Window control snippets
osascript -e 'tell application "System Events" to tell process "caterm" to {position, size} of front window'
osascript <<'EOF'
tell application "System Events"
tell process "caterm"
set position of front window to {0, 50}
set size of front window to {1500, 700}
end tell
end tell
EOF
osascript -e 'tell application "caterm" to activate'
osascript <<'EOF'
tell application "System Events"
tell process "caterm"
set out to ""
repeat with w in (every window)
set out to out & (name of w) & "|" & (item 1 of (position of w)) & "," & (item 2 of (position of w)) & "|" & (item 1 of (size of w)) & "x" & (item 2 of (size of w)) & linefeed
end repeat
return out
end tell
end tell
EOF
Driving the UI
cliclick c:130,100
cliclick dc:130,100
cliclick c:130,100 c:130,100
cliclick rc:130,100
cliclick kp:esc
osascript -e 'tell application "System Events" to keystroke "f" using {command down, shift down}'
osascript <<'EOF'
tell application "System Events"
tell process "caterm"
click menu item "Zoom" of menu "Window" of menu bar 1
end tell
end tell
EOF
Caterm-specific shortcuts (defined in CatermApp.swift):
| Shortcut | Action |
|---|
| ⌘N | New Window (LandingView) |
| ⌘T | New Host (opens add sheet) |
| ⌘⇧F | Toggle SFTP / file drawer |
| ⌘, | Settings |
| ⌘↑ | (in file drawer) up to parent folder |
Capture + inspect
screencapture -x -R 0,0,1920,1080 /tmp/shot.png
screencapture -x -R 0,50,1500,700 /tmp/shot.png
ls -la /tmp/shot.png
sips -g pixelWidth -g pixelHeight /tmp/shot.png
Then call the Read tool on /tmp/shot.png. The model sees the actual rendering.

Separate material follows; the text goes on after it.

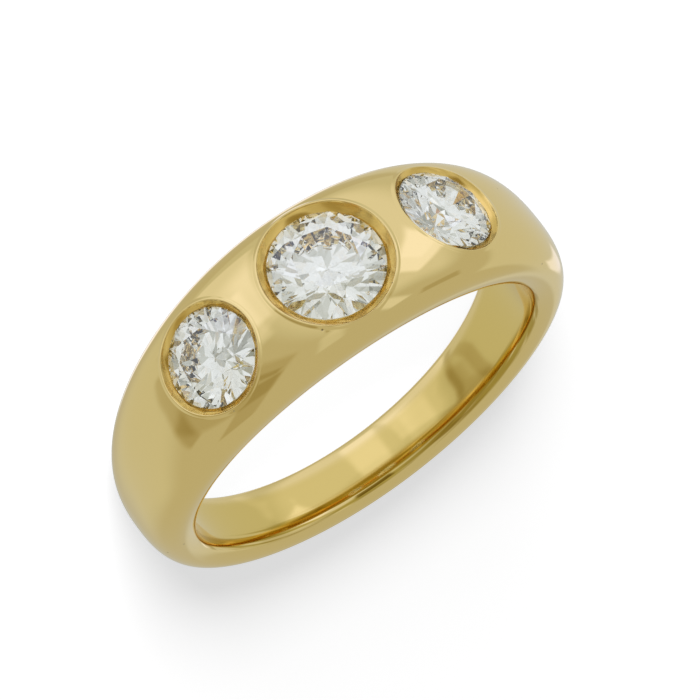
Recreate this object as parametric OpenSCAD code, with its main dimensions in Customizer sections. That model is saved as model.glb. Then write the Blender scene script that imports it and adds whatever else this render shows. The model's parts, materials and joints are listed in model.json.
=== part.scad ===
// A three stone ring: a domed gold band, broad and thick at the head and narrow at the
// back, with three round brilliants sunk flush in the head. It lies on its side, with
// the row of stones along X, the head towards -Y and the finger hole nearly along Z.

/* [Finger hole] */
// Inner diameter of the ring
finger_d = 17.3; // [16:0.1:20]

/* [Gold band] */
// Width of the band at the head
head_w = 6.9; // [6.7:0.1:7.8]
// Width of the band at the sides
side_w = 4.5; // [3.8:0.1:5.2]
// Width of the band at the back
back_w = 3.0; // [2.4:0.1:4]
// Thickness of the gold at the middle of the head
head_t = 2.85; // [2.75:0.05:3.2]
// Thickness of the gold at the sides
side_t = 2.05; // [1.7:0.05:2.4]
// Thickness of the gold at the back
back_t = 1.7; // [1.2:0.05:2.2]
// How far the edge of the finger hole is set in from the band's side, at the head
head_edge = 0.4; // [0.2:0.05:0.6]
// How far the edge of the finger hole is set in from the band's side, at the back
back_edge = 0.3; // [0.1:0.05:0.5]
// Height of the widest point of the band, as a share of its thickness
belly = 0.45; // [0.3:0.05:0.6]
// Fullness of the dome's shoulders, where 2 is a plain oval
dome_power = 2.6; // [2.4:0.1:3]

/* [Stones] */
// Diameter of the centre stone
centre_d = 4.9; // [4.4:0.1:5]
// Diameter of each side stone
side_d = 4.15; // [3.6:0.05:4.3]
// Angle round the band from the centre stone to each side stone
side_angle = 32; // [31:0.5:36]
// Lean of each side stone's axis from the centre stone's axis
side_lean = 35; // [31:0.5:40]
// Height of the centre stone's girdle above the finger hole
centre_h = 2.15; // [2.12:0.01:2.25]
// Height of each side stone's girdle above the finger hole
side_h = 2.25; // [1.9:0.01:2.35]
// Turn of the centre stone about its own axis
centre_turn = 9; // [0:1:45]
// Turn of each side stone about its own axis
side_turn = 14; // [0:1:45]

/* [Brilliant cut] */
// Width of the table, in hundredths of the stone's diameter
table_pct = 57; // [53:1:62]
// Height of the crown, in hundredths of the stone's diameter
crown_pct = 13.5; // [12:0.5:16]
// Depth of the pavilion, in hundredths of the stone's diameter
pavilion_pct = 41; // [40:0.1:41.5]
// Thickness of the girdle, in hundredths of the stone's diameter
girdle_pct = 2; // [1:0.5:3]

/* [Seats] */
// Width of the bright-cut wall round the centre stone
centre_wall = 0.42; // [0.2:0.02:0.5]
// Width of the bright-cut wall round each side stone
side_wall = 0.3; // [0.2:0.02:0.4]
// Gap between a stone and its seat
seat_gap = 0.06; // [0.05:0.01:0.1]
// Diameter of the drilled hole under the centre stone
centre_drill_d = 2.8; // [2:0.1:3.4]
// Diameter of the drilled hole under each side stone
side_drill_d = 2.4; // [1.8:0.1:2.8]

/* [Hidden] */
$fn = 96;

finger_r = finger_d / 2;

// The band's mesh: sections round the finger, points over the dome and down each side
ring_steps = 72;
dome_steps = 24;
side_steps = 4;
// The sides start this far below the edge of the finger hole, as a share of the
// belly's height, and the true bore cuts them off
side_start = -0.25;
// How far each cutter runs on past the surface that it opens
overcut = 0.5;

// The brilliant: eight bezels, with the star and lower half lengths of a modern cut
bezels = 8;
star_share = 0.5;
lower_share = 0.77;
// The facets meet this far outside the girdle, in radii, before it is turned round
rough = 1.04;

// Bright-cut walls: points round each stone, and how far past its rim a cutter reaches
wall_steps = 48;
wall_overshoot = 1.2;
// Height of the cutters above the girdle
cutter_top = 3;

// A value that eases from the head through the sides to the back
function eased(head, side, back, a) =
    (head + back) / 4 + side / 2
    + (head - back) / 2 * cos(a)
    + ((head + back) / 4 - side / 2) * cos(2 * a);

function half_w(a) = eased(head_w, side_w, back_w, a) / 2;
function gold_t(a) = eased(head_t, side_t, back_t, a);
function edge_in(a) = (head_edge + back_edge) / 2 + (head_edge - back_edge) / 2 * cos(a);

// Height of the dome above the finger hole, at a distance u from the band's middle
function dome_h(a, u) =
    let (full = min(1, abs(u) / half_w(a)))
    gold_t(a) * (belly + (1 - belly) * sqrt(1 - pow(full, dome_power)));

// One section as [distance from the middle, height above the finger hole]
function side_point(a, k) =
    let (s = side_start + (1 - side_start) * k / side_steps)
    [half_w(a) - edge_in(a) * pow(1 - s, 2), s * belly * gold_t(a)];
function section(a) = concat(
    [for (k = [0 : side_steps - 1]) let (p = side_point(a, k)) [-p[0], p[1]]],
    [for (k = [0 : dome_steps])
        let (u = half_w(a) * sin(180 * k / dome_steps - 90)) [u, dome_h(a, u)]],
    [for (k = [side_steps - 1 : -1 : 0]) side_point(a, k)]
);

// A point of the band, from its angle past the head, width and height
function band_point(a, p) =
    let (r = finger_r + p[1]) [r * sin(a), -r * cos(a), p[0]];
function band_points() =
    [for (k = [0 : ring_steps - 1])
        let (a = 360 * k / ring_steps)
        for (p = section(a)) band_point(a, p)];

// Frame of a stone: its girdle's centre, its axis, and the direction along the row
function stone_at(angle, h) = (finger_r + h) * [sin(angle), -cos(angle), 0];
function stone_axis(lean) = [sin(lean), -cos(lean), 0];
function row_way(lean) = [cos(lean), sin(lean), 0];
function round_stone(angle, lean, h, r, turn) =
    stone_at(angle, h) + r * (cos(turn) * row_way(lean) + sin(turn) * [0, 0, 1]);

// How far the dome lies above a point near it, along a stone's axis
function rise(p, lean, tries = 6) =
    let (
        a = atan2(p[0], -p[1]),
        miss = finger_r + dome_h(a, p[2]) - norm([p[0], p[1]])
    )
    tries == 0 ? 0 : miss + rise(p + miss * stone_axis(lean), lean, tries - 1);

// The ring lies on the lower edges of its head and its back
rest_tilt = atan(
    (head_w - back_w) / 2 / (finger_d + belly * (head_t + back_t))
);
function tilted(p) = [
    p[0],
    p[1] * cos(rest_tilt) + p[2] * sin(rest_tilt),
    p[2] * cos(rest_tilt) - p[1] * sin(rest_tilt)
];
table_r = centre_d * table_pct / 200;
table_h = centre_h + centre_d * (crown_pct + girdle_pct / 2) / 100;
outer_points = [for (p = concat(
    band_points(),
    [for (q = [0 : 15 : 345])
        [table_r * cos(q), -finger_r - table_h, table_r * sin(q)]]
)) tilted(p)];
function column(points, k) = [for (p = points) p[k]];
rest_y = -(min(column(outer_points, 1)) + max(column(outer_points, 1))) / 2;
rest_z = -min(column(outer_points, 2));

// Lays the ring on its side, with the origin under the middle of its outline
module lay_down() {
    translate([0, rest_y, rest_z]) rotate([-rest_tilt, 0, 0]) children();
}

// Puts a shape made along Z at a stone's place, with its X along the row
module at_stone(angle, lean, h) {
    translate(stone_at(angle, h)) rotate([0, 0, lean]) rotate([90, 0, 0]) children();
}

// The domed blank, before the finger hole and the seats are cut: a ring of sections,
// closed over the finger hole by a fan to a point on the axis at each side
module blank() {
    count = len(section(0));
    axis_low = ring_steps * count;
    axis_high = axis_low + 1;
    faces = [
        for (k = [0 : ring_steps - 1])
            let (here = k * count, next = (k + 1) % ring_steps * count)
            for (face = concat(
                [for (j = [0 : count - 2]) [here + j, here + j + 1, next + j + 1]],
                [for (j = [0 : count - 2]) [here + j, next + j + 1, next + j]],
                [[axis_low, here, next]],
                [[axis_high, next + count - 1, here + count - 1]]
            )) face
    ];
    points = concat(band_points(), [[0, 0, -back_w / 2], [0, 0, back_w / 2]]);
    polyhedron(points = points, faces = faces, convexity = 4);
}

// The true bore, with its seam between two sections of the blank
module finger_hole() {
    rotate([0, 0, 180 / ring_steps]) cylinder(r = finger_r, h = 2 * head_w, center = true);
}

// The true seat under a stone: girdle land, pavilion cone and drilled hole
module seat(d, h, drill_d) {
    land_r = d / 2 + seat_gap;
    land_low = -d * girdle_pct / 200;
    slope = pavilion_pct / 50;
    drill_low = -h - 2 * overcut;
    rotate([0, 0, 180 / wall_steps])
        rotate_extrude()
            polygon([
                [0, cutter_top],
                [land_r, cutter_top],
                [land_r, land_low],
                [drill_d / 2, land_low - (land_r - drill_d / 2) * slope],
                [drill_d / 2, drill_low],
                [0, drill_low]
            ]);
}

// The bright-cut wall, which flares from the girdle to a round rim on the dome
module bright_cut(angle, lean, d, h, wall) {
    inner_r = d / 2 + seat_gap / 2;
    rim_r = d / 2 + wall;
    foot = d * girdle_pct / 200;
    turns = [for (k = [0 : wall_steps - 1]) 360 * k / wall_steps];
    function ring(r, heights) =
        [for (k = [0 : wall_steps - 1])
            [r * cos(turns[k]), r * sin(turns[k]), heights[k]]];
    rims = [for (q = turns) rise(round_stone(angle, lean, h, rim_r, q), lean)];
    far_r = inner_r + (rim_r - inner_r) * wall_overshoot;
    far = [for (rim = rims) foot + (rim - foot) * wall_overshoot];
    flat = [for (q = turns) 1];
    points = concat(
        [[0, 0, foot]],
        ring(inner_r, foot * flat),
        ring(far_r, far),
        ring(far_r, cutter_top * flat),
        [[0, 0, cutter_top]]
    );
    last = len(points) - 1;
    faces = [
        for (k = [0 : wall_steps - 1])
            let (next = (k + 1) % wall_steps)
            for (face = concat(
                [[0, 1 + k, 1 + next]],
                [for (level = [0, 1])
                    for (half = [0, 1])
                        let (
                            low = 1 + level * wall_steps,
                            high = low + wall_steps
                        )
                        half == 0 ? [low + k, high + k, high + next]
                                  : [low + k, high + next, low + next]],
                [[last, last - wall_steps + next, last - wall_steps + k]]
            )) face
    ];
    polyhedron(points = points, faces = faces, convexity = 4);
}

module stone_cut(angle, lean, d, h, wall, drill_d) {
    at_stone(angle, lean, h) {
        seat(d, h, drill_d);
        bright_cut(angle, lean, d, h, wall);
    }
}

// A facetted cap on a tall prism, facing up or down: tip is the flat's [radius, height],
// near the junctions between the bezels, and rim the corners where the prism starts
module facetted(tip, near, rim, wall_end, facing) {
    sides = 2 * bezels;
    step = 360 / sides;
    way = facing > 0 ? [0, 1, 2] : [2, 1, 0];
    // The flat tip has a corner at each bezel, the near ring lies between the bezels
    points = concat(
        [for (k = [0 : bezels - 1])
            [tip[0] * cos(2 * k * step), tip[0] * sin(2 * k * step), facing * tip[1]]],
        [for (k = [0 : bezels - 1])
            let (q = (2 * k + 1) * step)
            [near[0] * cos(q), near[0] * sin(q), facing * near[1]]],
        [for (k = [0 : sides - 1])
            [rim[0] * cos(k * step), rim[0] * sin(k * step), facing * rim[1]]],
        [for (k = [0 : sides - 1])
            [rim[0] * cos(k * step), rim[0] * sin(k * step), facing * wall_end]]
    );
    first_rim = 2 * bezels;
    first_end = first_rim + sides;
    faces = concat(
        [for (k = [0 : bezels - 1])
            let (
                next = (k + 1) % bezels,
                junction = bezels + k,
                low = first_rim + 2 * k,
                mid = low + 1,
                high = first_rim + 2 * next
            )
            for (face = [
                [k, junction, next],
                [k, low, junction],
                [next, junction, high],
                [junction, low, mid],
                [junction, mid, high]
            ]) face],
        [for (k = [0 : sides - 1])
            let (next = (k + 1) % sides)
            for (face = [
                [first_rim + k, first_end + k, first_end + next],
                [first_rim + k, first_end + next, first_rim + next]
            ]) face],
        [[for (k = [0 : bezels - 1]) k]],
        [[for (k = [sides - 1 : -1 : 0]) first_end + k]]
    );
    polyhedron(
        points = points,
        faces = facing > 0 ? [for (f = faces) [for (j = [len(f) - 1 : -1 : 0]) f[j]]] : faces,
        convexity = 2
    );
}

// A round brilliant of diameter d, table up, with its girdle round the origin
module brilliant(d) {
    r = d / 2;
    crown = d * crown_pct / 100;
    pavilion = d * pavilion_pct / 100;
    girdle = d * girdle_pct / 100;
    table = table_pct / 100;
    culet = 0.01;
    mid = cos(180 / bezels);
    // Height on a bezel's plane at x radii along it, from its girdle end to its tip
    function on_crown(x) = girdle / 2 + crown * (1 - x) / (1 - table);
    function on_pavilion(x) = girdle / 2 + pavilion * (1 - x);
    star_r = table * mid + star_share * (1 - table * mid);
    half_r = 1 - lower_share;
    intersection() {
        facetted(
            [r * table, on_crown(table)],
            [r * star_r, on_crown(star_r * mid)],
            [r * rough, on_crown(rough)],
            -d, 1
        );
        facetted(
            [r * culet, on_pavilion(culet)],
            [r * half_r, on_pavilion(half_r * mid)],
            [r * rough, on_pavilion(rough)],
            -d, -1
        );
        cylinder(r = r, h = 2 * d, center = true);
    }
}

module stone(angle, lean, d, h, turn) {
    color("whitesmoke")
        lay_down() at_stone(angle, lean, h) rotate([0, 0, turn]) brilliant(d);
}

module gold_band() {
    color("gold")
        lay_down()
            difference() {
                blank();
                finger_hole();
                stone_cut(0, 0, centre_d, centre_h, centre_wall, centre_drill_d);
                for (way = [-1, 1])
                    stone_cut(
                        way * side_angle, way * side_lean, side_d, side_h, side_wall, side_drill_d
                    );
            }
}

module centre_stone() {
    stone(0, 0, centre_d, centre_h, centre_turn);
}

module side_stone_left() {
    stone(-side_angle, -side_lean, side_d, side_h, -side_turn);
}

module side_stone_right() {
    stone(side_angle, side_lean, side_d, side_h, side_turn);
}

gold_band();
centre_stone();
side_stone_left();
side_stone_right();
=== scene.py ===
import json
import math

import bmesh
import bpy
import numpy as np
from mathutils import Matrix, Vector
from mathutils.kdtree import KDTree


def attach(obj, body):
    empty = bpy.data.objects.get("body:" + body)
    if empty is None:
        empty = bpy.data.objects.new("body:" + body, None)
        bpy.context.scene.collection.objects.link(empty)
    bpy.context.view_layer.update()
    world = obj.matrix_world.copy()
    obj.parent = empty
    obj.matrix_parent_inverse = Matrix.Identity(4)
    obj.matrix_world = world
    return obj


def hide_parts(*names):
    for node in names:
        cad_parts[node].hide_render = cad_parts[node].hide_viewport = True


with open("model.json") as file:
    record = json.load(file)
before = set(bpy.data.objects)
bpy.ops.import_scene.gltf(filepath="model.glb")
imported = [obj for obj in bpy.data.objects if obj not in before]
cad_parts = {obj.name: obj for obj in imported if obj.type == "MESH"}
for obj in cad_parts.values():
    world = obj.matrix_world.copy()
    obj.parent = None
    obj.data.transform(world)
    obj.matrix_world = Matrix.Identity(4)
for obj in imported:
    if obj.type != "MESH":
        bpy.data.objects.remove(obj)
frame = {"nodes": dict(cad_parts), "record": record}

bl_info = {
    "name": "Three stone ring",
    "version": (1, 0, 0),
    "blender": (4, 5, 0),
    "location": "3D View > Sidebar > Ring",
    "description": "Builds a domed gold band with three flush set brilliants",
    "category": "Object",
}

MM = 0.001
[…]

Coordinate gotchas (read this twice)
- Two coordinate systems coexist.
screencapture -R x,y,w,h takes logical points. The PNG it writes is physical pixels — on a Retina display that's 2× larger in each dimension. So a 1500×700 capture writes a 3000×1400 PNG. When eyeballing positions in the captured PNG, divide by 2 to convert back to logical px before passing to cliclick.
- Multi-display. Two 4K displays in this setup. The primary's logical bounds are 0,0 → 1920,1080. Caterm can spawn at (790, 183) on a fresh launch — partially visible, partially clipped — until you
set position it.
cliclick always uses logical px (same as osascript position).

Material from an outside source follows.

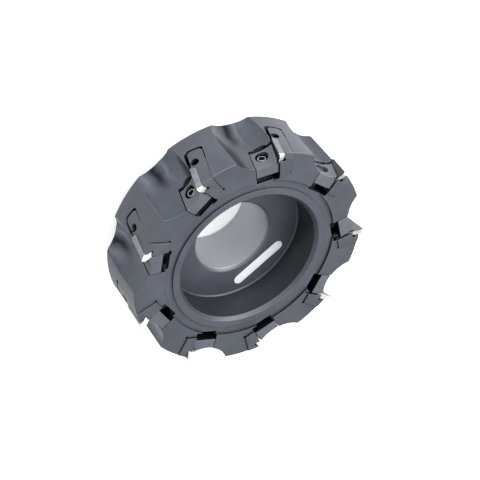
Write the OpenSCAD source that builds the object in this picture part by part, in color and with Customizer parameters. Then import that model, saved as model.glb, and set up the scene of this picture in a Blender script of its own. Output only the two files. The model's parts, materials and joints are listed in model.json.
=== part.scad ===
// Shell-type shoulder face mill with wedge-clamped triangular inserts in bolted locators.
// Origin: centre of the back mounting face, on the bore axis. +Z runs to the cutting face,
// and the cutter turns counter-clockwise seen from the cutting face, so it is right-hand.
// Each tooth station is built at +X and turned into place; tooth 1 is on +Y.

/* [Cutter] */
// Diameter over the insert tips
cut_d = 160; // [158:0.5:161]
// Height from the back mounting face to the insert tips
cut_h = 63; // [62:0.5:64]
// Number of teeth
teeth = 9; // [6:1:9]
// Outside diameter of the rim
rim_d = 158.4; // [158:0.1:158.8]
// Height of the flat front face of the rim
face_z = 60.1; // [59.8:0.1:60.4]
// Height of the rim's back edge
rim_back_z = 18.5; // [17:0.5:19]
// Diameter of the hub on the back
hub_d = 111; // [106:1:112]

/* [Bore and recess] */
// Bore diameter
bore_d = 50.8; // [40:0.1:54]
// Diameter of the screw recess in the front
recess_d = 93.7; // [90:0.1:94]
// Height of the recess floor
recess_z = 36; // [34:0.5:38]
// Width of the drive keyway across the back
key_w = 19.1; // [16:0.1:22]
// Depth of the drive keyway
key_depth = 11; // [8:0.5:12]

/* [Chip gullets] */
// Radius of the main trough
gullet_r = 20; // [19.8:0.1:20.4]
// Distance of the troughs' floors from the bore axis
gullet_floor = 69.5; // [69:0.1:70]
// Offset of the main trough's axis ahead of the insert
gullet_y = 12; // [11.6:0.1:12.4]
// Radius of the second trough, behind the wedge
small_r = 13; // [12.8:0.1:13.2]

/* [Insert] */
// Length of the insert's side
insert_side = 22; // [21.6:0.1:22.2]
// Thickness of the insert
insert_t = 3.2; // [3:0.1:3.4]
// Clearance angle of the insert's sides
insert_relief = 20; // [18:1:22]

/* [Tooth station] */
// Axial rake: lean of the pocket away from the bore axis
axial_rake = 13; // [12:0.5:14]
// Radial rake: turn of the pocket about its own length
radial_rake = 13; // [12:0.5:14]
// Width of the locator's pocket at the rim
locator_w = 11.3; // [11.1:0.1:11.5]
// Length of the locator behind the insert tip
locator_l = 32.8; // [32.4:0.1:33.2]
// Width of the wedge at its outer end
wedge_w = 14; // [13.8:0.1:14.2]
// Length of the wedge pocket behind the insert tip
wedge_pocket_l = 20.6; // [20.4:0.1:20.8]
// Diameter of the wedge screw's head
wedge_head_d = 7.6; // [7.4:0.1:7.8]
// Diameter of the locator screw's head
locator_head_d = 5; // [4.8:0.1:5.2]

/* [Hidden] */
$fn = 96;
stations = [1:teeth];

cut_r = cut_d / 2;
rim_r = rim_d / 2;
pitch_deg = 360 / teeth;
far = 100;              // longer than any cut has to reach

// Front face: an annular groove between the inner land and the rim
groove_r1 = 53.3;
groove_r2 = 59.4;
groove_z = face_z - 1.5;
land_z = face_z - 0.4;
mouth_r = recess_d / 2 + 2;
mouth_z = land_z - 2.1;
edge = 0.8;             // small turned chamfers
bore_edge = 2;          // chamfer where the bore meets the recess floor

// Back of the body
back_cone_r = 56.6;
back_cone_z = 12.4;
key_turn = -20;         // direction of the keyway about the bore axis, from +X

// Gullets: two troughs, parallel to the bore down to turn_z and then curving outward
small_y = 7.3;          // offset of the second trough's axis ahead of the insert
small_floor = 0.8;      // its floor stands above the main trough's
turn_z = 37;
turn_r = 50;            // radius of the curve, along a trough's floor
turn_deg = 30;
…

Pitfalls observed in this project
cliclick dc: doesn't always trigger .onTapGesture(count: 2). The interval between the two synthesized clicks is too long. Workaround: cliclick c:X,Y c:X,Y (chained, both single-clicks back-to-back) reliably fires the count:2 gesture.

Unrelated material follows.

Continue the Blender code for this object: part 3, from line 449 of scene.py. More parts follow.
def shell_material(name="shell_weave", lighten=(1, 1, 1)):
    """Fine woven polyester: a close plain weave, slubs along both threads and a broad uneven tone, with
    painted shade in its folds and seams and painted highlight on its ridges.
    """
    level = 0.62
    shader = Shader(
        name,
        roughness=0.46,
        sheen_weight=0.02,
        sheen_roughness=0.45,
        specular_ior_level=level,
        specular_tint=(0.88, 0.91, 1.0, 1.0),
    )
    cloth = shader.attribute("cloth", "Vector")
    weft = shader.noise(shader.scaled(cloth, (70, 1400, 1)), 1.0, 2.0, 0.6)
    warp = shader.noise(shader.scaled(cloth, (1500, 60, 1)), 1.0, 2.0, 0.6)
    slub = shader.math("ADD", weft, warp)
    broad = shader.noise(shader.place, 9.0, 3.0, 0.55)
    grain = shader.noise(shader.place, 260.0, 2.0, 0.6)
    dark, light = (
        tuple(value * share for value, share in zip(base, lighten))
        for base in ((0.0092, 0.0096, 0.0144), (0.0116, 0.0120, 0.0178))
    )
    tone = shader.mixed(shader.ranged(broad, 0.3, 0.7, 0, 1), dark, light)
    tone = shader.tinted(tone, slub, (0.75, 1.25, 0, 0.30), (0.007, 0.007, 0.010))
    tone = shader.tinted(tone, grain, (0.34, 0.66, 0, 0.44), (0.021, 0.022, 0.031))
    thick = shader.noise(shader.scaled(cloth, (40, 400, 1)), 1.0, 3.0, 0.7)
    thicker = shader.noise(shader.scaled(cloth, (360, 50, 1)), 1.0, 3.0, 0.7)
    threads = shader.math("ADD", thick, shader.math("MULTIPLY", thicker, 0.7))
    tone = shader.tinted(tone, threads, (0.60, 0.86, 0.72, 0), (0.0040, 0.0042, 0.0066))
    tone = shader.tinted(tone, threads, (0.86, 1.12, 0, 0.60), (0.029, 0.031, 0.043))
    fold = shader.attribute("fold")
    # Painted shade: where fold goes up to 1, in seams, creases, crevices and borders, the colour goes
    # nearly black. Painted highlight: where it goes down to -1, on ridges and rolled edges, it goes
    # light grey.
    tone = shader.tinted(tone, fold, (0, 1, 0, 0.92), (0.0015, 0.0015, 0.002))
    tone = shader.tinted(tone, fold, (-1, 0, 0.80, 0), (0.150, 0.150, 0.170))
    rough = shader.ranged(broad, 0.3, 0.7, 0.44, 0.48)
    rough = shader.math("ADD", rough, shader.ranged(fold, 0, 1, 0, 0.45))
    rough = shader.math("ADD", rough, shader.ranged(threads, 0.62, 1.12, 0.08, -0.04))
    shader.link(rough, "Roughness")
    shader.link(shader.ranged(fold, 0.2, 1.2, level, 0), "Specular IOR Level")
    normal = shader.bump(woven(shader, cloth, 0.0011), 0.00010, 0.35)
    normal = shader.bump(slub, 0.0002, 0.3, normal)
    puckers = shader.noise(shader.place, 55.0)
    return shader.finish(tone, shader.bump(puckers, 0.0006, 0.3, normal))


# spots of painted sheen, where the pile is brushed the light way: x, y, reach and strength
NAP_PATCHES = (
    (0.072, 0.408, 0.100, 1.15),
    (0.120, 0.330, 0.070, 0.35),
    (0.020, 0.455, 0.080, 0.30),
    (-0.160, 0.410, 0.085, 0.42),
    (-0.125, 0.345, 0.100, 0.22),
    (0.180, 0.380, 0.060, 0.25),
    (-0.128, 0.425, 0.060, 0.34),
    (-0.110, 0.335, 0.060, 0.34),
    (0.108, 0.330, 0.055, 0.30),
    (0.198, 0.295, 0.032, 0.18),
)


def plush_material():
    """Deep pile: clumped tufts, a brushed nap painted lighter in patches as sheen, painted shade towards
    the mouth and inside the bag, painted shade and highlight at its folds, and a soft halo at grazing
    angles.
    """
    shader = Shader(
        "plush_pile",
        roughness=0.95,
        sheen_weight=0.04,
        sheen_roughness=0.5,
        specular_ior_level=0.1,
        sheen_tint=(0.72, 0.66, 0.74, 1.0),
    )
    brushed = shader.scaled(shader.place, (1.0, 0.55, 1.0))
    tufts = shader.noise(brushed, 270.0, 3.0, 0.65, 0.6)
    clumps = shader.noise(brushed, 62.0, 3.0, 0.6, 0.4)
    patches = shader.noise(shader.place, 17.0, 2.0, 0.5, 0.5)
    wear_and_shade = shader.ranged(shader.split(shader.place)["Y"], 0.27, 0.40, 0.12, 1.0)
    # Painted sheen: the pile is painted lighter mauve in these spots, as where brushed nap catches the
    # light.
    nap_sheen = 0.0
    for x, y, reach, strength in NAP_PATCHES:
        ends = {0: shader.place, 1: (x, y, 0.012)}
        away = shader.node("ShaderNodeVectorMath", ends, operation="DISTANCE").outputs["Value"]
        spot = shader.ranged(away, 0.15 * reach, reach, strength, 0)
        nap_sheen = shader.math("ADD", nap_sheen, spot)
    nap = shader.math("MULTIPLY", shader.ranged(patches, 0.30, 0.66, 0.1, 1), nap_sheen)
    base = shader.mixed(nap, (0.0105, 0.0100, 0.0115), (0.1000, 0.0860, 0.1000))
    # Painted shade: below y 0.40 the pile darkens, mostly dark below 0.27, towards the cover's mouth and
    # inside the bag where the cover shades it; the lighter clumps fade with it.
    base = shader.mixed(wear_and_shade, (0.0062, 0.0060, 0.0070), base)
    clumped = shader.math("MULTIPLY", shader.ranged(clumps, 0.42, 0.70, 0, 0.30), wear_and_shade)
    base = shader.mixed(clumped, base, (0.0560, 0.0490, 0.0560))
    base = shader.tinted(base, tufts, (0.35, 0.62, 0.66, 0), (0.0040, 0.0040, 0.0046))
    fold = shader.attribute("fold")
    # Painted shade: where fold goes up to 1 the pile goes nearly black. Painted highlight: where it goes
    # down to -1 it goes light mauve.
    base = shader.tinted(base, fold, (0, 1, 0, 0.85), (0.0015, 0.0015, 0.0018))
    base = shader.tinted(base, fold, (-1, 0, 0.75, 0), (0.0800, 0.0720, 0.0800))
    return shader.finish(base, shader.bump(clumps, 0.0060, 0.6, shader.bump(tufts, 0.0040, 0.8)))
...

- Right-click on a backgrounded Caterm hits the window underneath (Conductor / a terminal). Always
osascript … to activate before cliclick rc:.
osascript … window 1 of process caterm returns Invalid index (-1719) when no window exists. The app is alive but has no front window (closed or minimized). open -a caterm to call it back.
set size is silently clamped to the screen. Asking for 2500×700 on a 1920-wide display gets you 1130×700. Move the window to (0, 50) FIRST, then resize, so the resized frame fits.
- Identical screenshots after a UI action mean the action did nothing.
md5 /tmp/before.png /tmp/after.png — same hash → cliclick coordinate was wrong, or window wasn't focused, or gesture didn't fire. Don't proceed assuming success.
- Two Caterm processes can run side-by-side under different paths (e.g.
.build/debug/caterm and .build/arm64-apple-macosx/debug/Caterm.app/.../caterm). make kill only matches one path. Verify with pgrep -lx caterm and kill <pid> the orphans before launching the new build, otherwise you're testing stale binaries.
End-to-end example: verifying an SFTP drawer fix
make kill
make run-bg
sleep 3
open -a caterm
sleep 1
osascript <<'EOF'
tell application "System Events"
tell process "caterm"
set position of front window to {0, 50}
set size of front window to {1500, 700}
end tell
end tell
EOF
osascript -e 'tell application "caterm" to activate'
cliclick c:130,100 c:130,100
sleep 5
osascript -e 'tell application "System Events" to keystroke "f" using {command down, shift down}'
sleep 4
screencapture -x -R 0,50,1500,700 /tmp/v-final.png
Cleanup
When done, kill the test instance so the user's normal Caterm session is unaffected:
make kill
pgrep -lx caterm
Anti-patterns
- Committing a UI fix without running this loop. SwiftUI layout has many ways to compile-but-render-wrong (frame priorities, fixedSize, Spacer + List safe-area, NavigationSplitView column clamping). Code review can't catch them; only pixels can.
- Claiming "the code looks correct" when the user pushes back. They're seeing the rendering; you must see the rendering too.
- Reusing prior screenshots as evidence. A screenshot proves the state of the binary that was running THEN. After a rebuild, capture again.